Hanf Magazin: Das Innere des La Kalada Clubs ist mit vielen Kunstwerken im Graffiti-Stil gestaltet, auch die Merchandising Kollektion hat diesen Stil. Ist diese Szene die Zielgruppe des Clubs?
Alessio Mondini: Wir alle, die Gründer und Mitarbeiter von La Kalada, haben eine „Underground“-Vergangenheit in dem Sinne, dass wir alle in alternativen linken Milieus wie Hausbesetzungen in den 80er, 90er- oder 2000er-Jahren aufgewachsen sind. In dieser Zeit gab es in Italien und ganz Europa eine große künstlerische und kulturelle Begeisterung, die uns deutlich geprägt hat.
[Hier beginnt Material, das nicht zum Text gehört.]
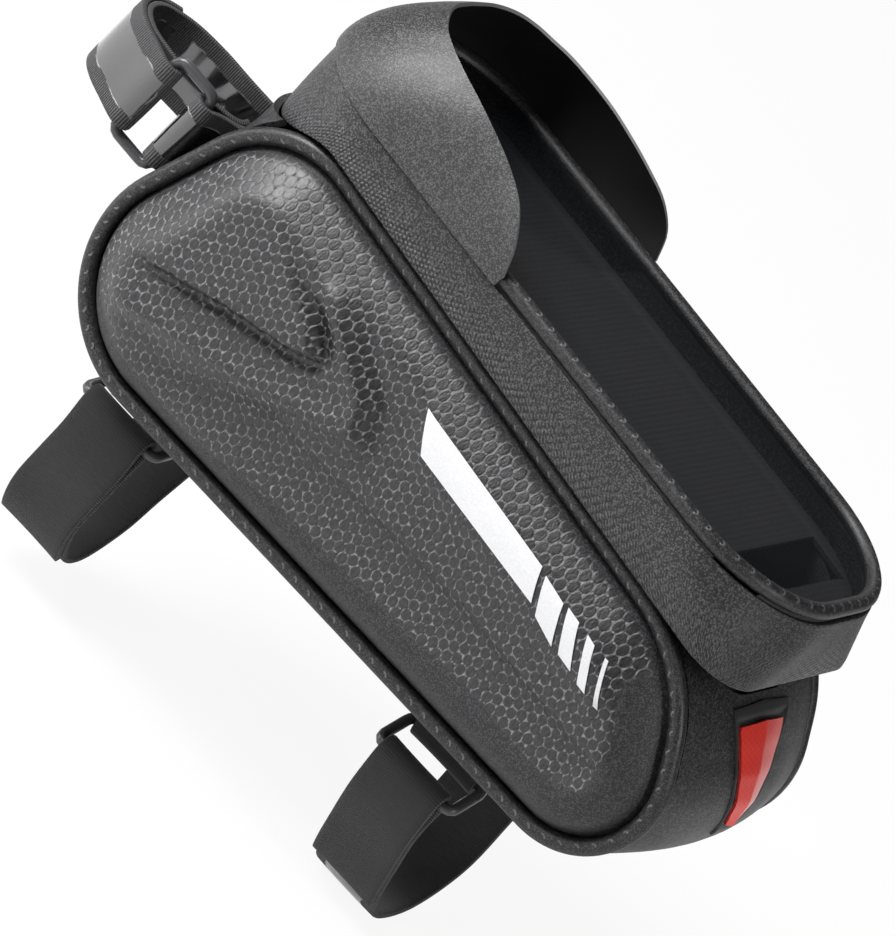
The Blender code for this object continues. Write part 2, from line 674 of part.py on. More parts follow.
def outline_top_z(x):
    """Height of the panel outline's upper side at x, its rear round included."""
    line = panel_outline(0.0)
    first = len(line) - PANEL_SIDE_STEPS[-1] - ARC_STEPS
    upper = [tuple(p) for p in line[first:]] + [tuple(line[0])]
    upper.sort()
    return float(np.interp(x, [p[0] for p in upper], [p[1] for p in upper]))


def tape_wall(name, edge_z, coil_z, coil_sign, material):
    """Tape on the zip's line with half a coil along the edge that meets the other tape."""
    line = np.array(zip_line_points())
    outer = []
    inner = []
    for k, (x, y) in enumerate(line):
        along = unit(line[min(k + 1, len(line) - 1)] - line[max(k - 1, 0)])
        inward = np.array([-along[1], along[0]])
        near = coil_z(x)
        bead = near + coil_sign * COIL_WIDTH
        far = edge_z(x)
        section = [(near, COIL_THICKNESS), (bead, COIL_THICKNESS), (bead + coil_sign * COIL_EDGE, TAPE_THICKNESS),
                   (far, TAPE_THICKNESS)]
        outer.append([(x - inward[0] * t / 2, y - inward[1] * t / 2, z) for z, t in section])
        inner.append([(x + inward[0] * t / 2, y + inward[1] * t / 2, z) for z, t in section])
    return slab_from_grids(name, np.array(outer), np.array(inner), material)


def zip_line_points():
    """Plan of the zip, open at the front: left side, rear round, right side."""
    points = []
    side_steps = ZIP_SIDE_STEPS
    straight_end = ZIP_REAR_X - ZIP_RADIUS
    for k in range(side_steps):
        points.append((ZIP_FRONT_X + (straight_end - ZIP_FRONT_X) * k / side_steps, -ZIP_HALF_WIDTH))
    for side in (-1, 1):
        steps = LID_ARC_STEPS
        for k in range(steps + 1):
            angle = 0.5 * math.pi * (k / steps if side < 0 else 1 - k / steps)
            points.append((straight_end + ZIP_RADIUS * math.sin(angle),
                           side * (ZIP_HALF_WIDTH - ZIP_RADIUS + ZIP_RADIUS * math.cos(angle))))
    for k in range(side_steps - 1, -1, -1):
        points.append((ZIP_FRONT_X + (straight_end - ZIP_FRONT_X) * k / side_steps, ZIP_HALF_WIDTH))
    return points


def build_lower_zip_tape():
    return tape_wall("lower_zip_tape", lambda x: outline_top_z(x) - TAPE_TUCK,
                     lambda x: zip_height(x) - 0.5 * COIL_SPLIT, -1, TAPE_CLOTH)


def build_upper_zip_tape():
    under_panel = POCKET_DEPTH + POCKET_PANEL_THICKNESS + CLEAR
    return tape_wall("upper_zip_tape", lambda x: lid_plane(x) - under_panel,
                     lambda x: zip_height(x) + 0.5 * COIL_SPLIT, 1, TAPE_CLOTH)


ZIP_SLOPE = (TOP_REAR_Z - TOP_FRONT_Z) / (TOP_REAR_X - TOP_FRONT_X)
ZIP_ALONG = unit((1.0, 0.0, ZIP_SLOPE))
ZIP_ACROSS = unit((-ZIP_SLOPE, 0.0, 1.0))


def build_slider(name, middle_x, facing):
    """Slider astride the coil on the right side: two plates, the web between them, and a fixed tab."""
    along = ZIP_ALONG
    up = ZIP_ACROSS
    out = np.array([0.0, 1.0, 0.0])
    middle = np.array([middle_x, ZIP_HALF_WIDTH, zip_height(middle_x)])
    inner_y = 0.5 * COIL_THICKNESS + CLEAR
    outer_y = inner_y + SLIDER_PLATE

    web = SLIDER_WEB / 2
    half = SLIDER_HEIGHT / 2
    profile = [(-half, -outer_y), (half, -outer_y), (half, -inner_y), (web, -inner_y), (web, inner_y),
               (half, inner_y), (half, outer_y), (-half, outer_y), (-half, inner_y), (-web, inner_y),
               (-web, -inner_y), (-half, -inner_y)]
    ends = []
    for end in (-0.5, 0.5):
        ends.append([middle + along * SLIDER_LENGTH * end + up * u + out * v for u, v in profile])
    count = len(profile)
    verts = ends[0] + ends[1]
    faces = [tuple(range(count)), tuple(range(count, 2 * count))]
    faces += [(k, (k + 1) % count, count + (k + 1) % count, count + k) for k in range(count)]
    body = add_object(name, verts, faces, SLIDER_METAL, 30.0)
    tab_start = middle + along * facing * SLIDER_TAB_OFFSET + out * (outer_y - SLIDER_TAB_SINK)
    tab = []
    for a, b in ((0.0, -1.0), (1.0, -1.0), (1.0, 1.0), (0.0, 1.0)):
        tab.append(tab_start + along * facing * a * SLIDER_TAB_LENGTH + up * b * SLIDER_TAB_HALF_WIDTH)
    bar = plate(name + "_tab", tab, out, SLIDER_TAB_THICKNESS, SLIDER_METAL)
    bar.hide_render = True
    bar.display_type = "WIRE"
    union = body.modifiers.new("tab", "BOOLEAN")
    union.operation = "UNION"
    union.object = bar
    return body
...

Bei La Kalada versuchen wir, diese Erfahrungen, die uns geprägt haben, zusammen mit dem, was uns umgibt, darzustellen, immer in Begleitung von großartiger Musik und gutem Marihuana.
Hanf Magazin: Nun stellen wir uns vor, dass wir die Möglichkeit hätten, Cannabis Social Clubs in Deutschland zu haben. Würdest Du einen Club nach dem Vorbild von La Kalada in Deutschland gründen wollen?
Alessio Mondini: Natürlich ist es der Traum eines jeden, seine Arbeit international zu verbreiten und seine eigene Philosophie und sein Cannabis-Geschäftsmodell in andere Länder zu bringen, in denen dies legal möglich ist. Ein Beispiel ist Thailand, wo wir ein Cannabis-Resort-Projekt auf der Insel Koh Samui entwickeln. Dank der neuen Gesetzgebung waren wir in der Lage, alle notwendigen Lizenzen legal zu erhalten, um das Geschäft, das wir als Marihuana-Konsumenten erfunden haben, offiziell zu betreiben.
Während Deutschland noch immer auf die Entkriminalisierung wartet, bewähren sich Cannabis Social Clubs wie La Kalada auch als Harm Reduction Maßnahme. Die Qualität der Produkte ist besser und sicherer, außerdem fängt ein positiver sozialer Rahmen auch Menschen mit Neigung zu problematischen Konsummustern besser auf. Auch in Thailand ist Cannabis nun legal und sogar der Handel ist erlaubt. Die Gründer von La Kalada haben mittlerweile auf der Insel Koh Samui ihren Cannabis Shop samt Appartements, Bar und Restaurant, das La Kalada Resort, eröffnet.